Wychodzę z iluzji, że nie mogę pisać swoich książek, bo zawsze czegoś mi jeszcze brakuje.

Wychodzę z potrzeby robienia wszystkiego, tak jak inni wokół, odbębniania świąt, których nie lubię i które nie są moje, wychodzę z ról społecznych, które mówią mi co mam myśleć i jak się zachowywać, kiedy jestem matką, partnerką, dzieckiem swoich rodziców. Wychodzę ze zbiorowej świadomości, żeby być wolnym.

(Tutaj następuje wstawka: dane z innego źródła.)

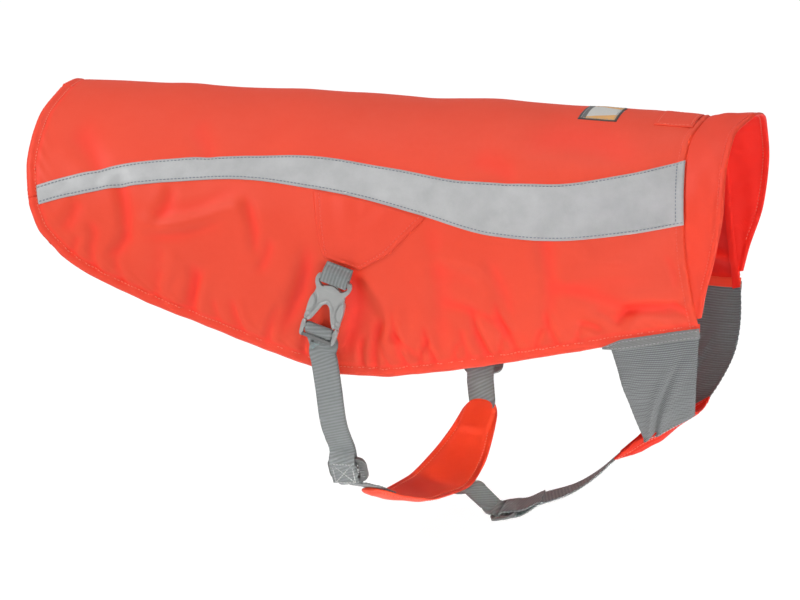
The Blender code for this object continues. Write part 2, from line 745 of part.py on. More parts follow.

Tego tyle jest. Ale inni targają ten bagaż codziennie za sobą, myśląc, że już tak umrą z tym wszystkim. Później narodzą się na nowo i może tym razem im się uda. Albo nie. A ja wyrzucam, jak tylko dostrzegę, że to coś w moim plecaku nie jest moje, to wywalam i jest mi bardzo lekko. Codziennie wybieramy na nowo swoje życie i nie ma tu mowy o wymówkach. Wszystko, co do nas przychodzi, jest naszą kreacją. To my tworzymy swoje więzienia i tylko my możemy się z nich uwolnić.

Wolność już tu jest, trzeba tylko mieć odwagę, żeby po nią sięgnąć.